How far has Toyota come in a year? "It's amazing what has happened in a year's time. There was so much happening leading up to the beginning of last year trying to get prepared. It was an impossible task -- impossible for Toyota to think they could be remotely competitive from the beginning because there were too many things involved to make that happen. For us at Michael Waltrip Racing -- to start up three teams and think we could assemble everything that we needed to -- was a huge undertaking. All of the hard work and effort that everyone continued to put forth is paying off now. We're still not where we need to be, but the addition of Joe Gibbs Racing into the Toyota camp has been a huge benefit already and we haven't even run a race. That will just continue -- Toyota's made huge strides and everyone is working hard."

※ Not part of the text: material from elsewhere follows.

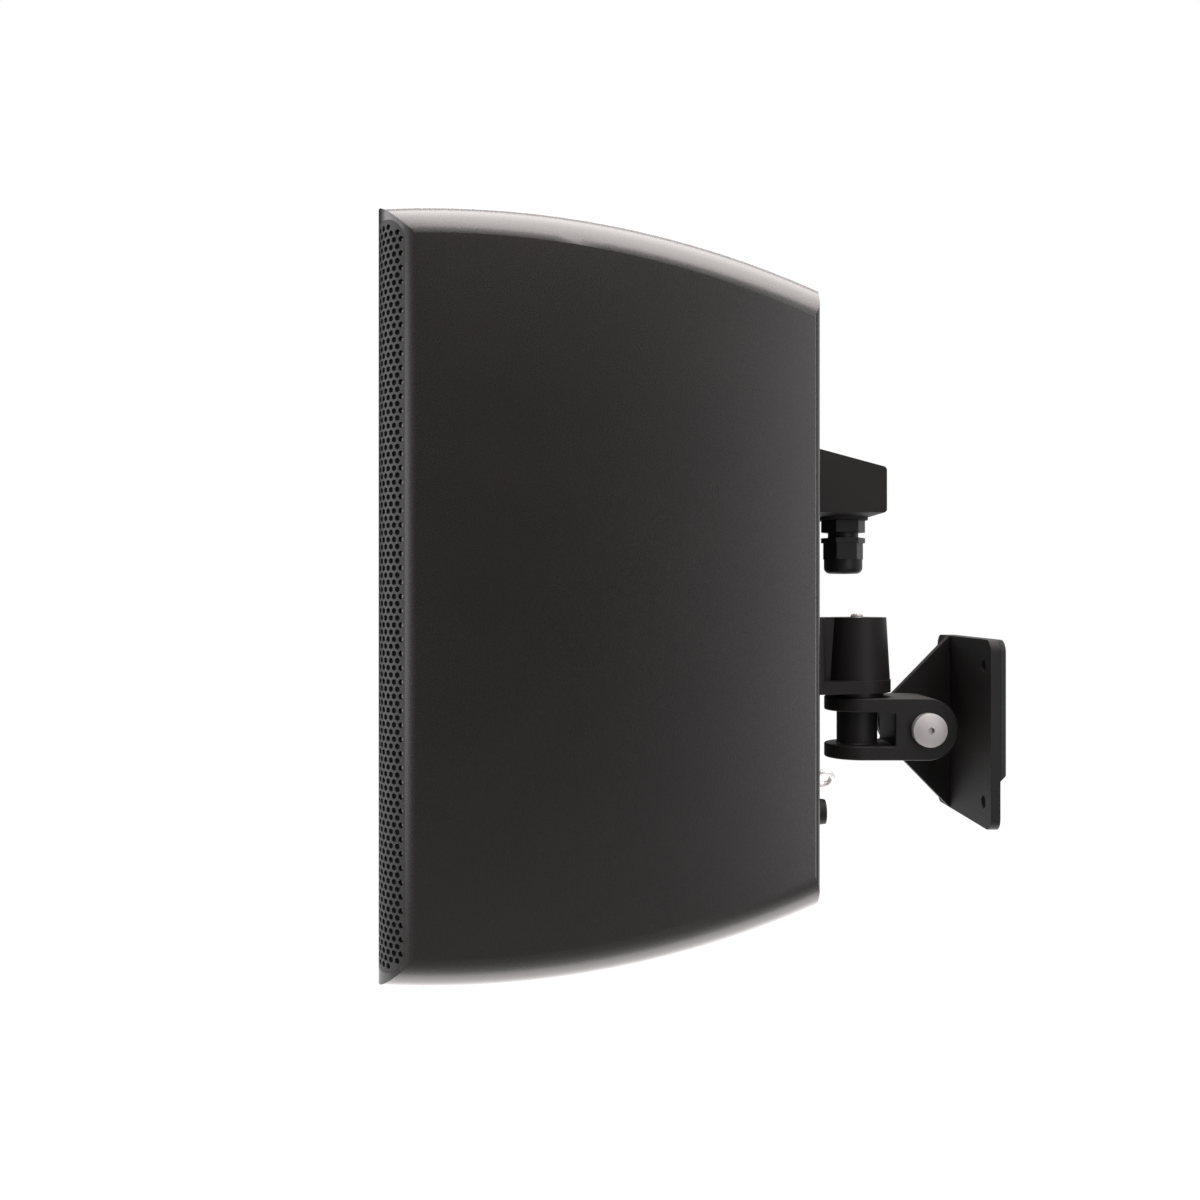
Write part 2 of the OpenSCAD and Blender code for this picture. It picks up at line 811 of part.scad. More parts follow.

How did Michael Waltrip handle the difficult first season he faced? "How he did it -- I'm not sure I can answer that. It shows what an amazing person he really is. It would have broken most people. He went into something and put his heart and soul into the whole thing. He literally wagered his entire life in starting up this race team, and to have a lot of things not go his way would ha ve broken most people. He has a strong mind and he's a good person -- I think he learned a lot as an owner last year. I have a huge amount of respect for him and what he's been able to accomplish in the sport and the way he went about realizing that he wasn't going to be able to do it completely on his own. He went out and talked to people and got an investor. This is a tough business and a very expensive business -- to get aligned with a good partner is very important. I don't know how he did it mentally and physically but he did. He's a better person because he was able to do all that and will be a better driver and owner as we move forward."
How much has MWR improved? "If we needed to improve 100 percent, then we've probably improved 75 or 80 percent to this point. It's amazing the turnaround because we're looking at things so differently. Instead of just talking about getting particular cars to the race track we're talking about how we can make our cars better before we even get to the race track. We now have the time and the people to make those things happen. We have people in place that are organizing -- we're not just talking about Daytona, California and Vegas -- we're getting ready for the road courses and getting ready for the upcoming races at Charlotte. That's how far ahead we are now in getting ourselves prepared. There's just no comparison as to what took place last year and what we'll show up with here this year."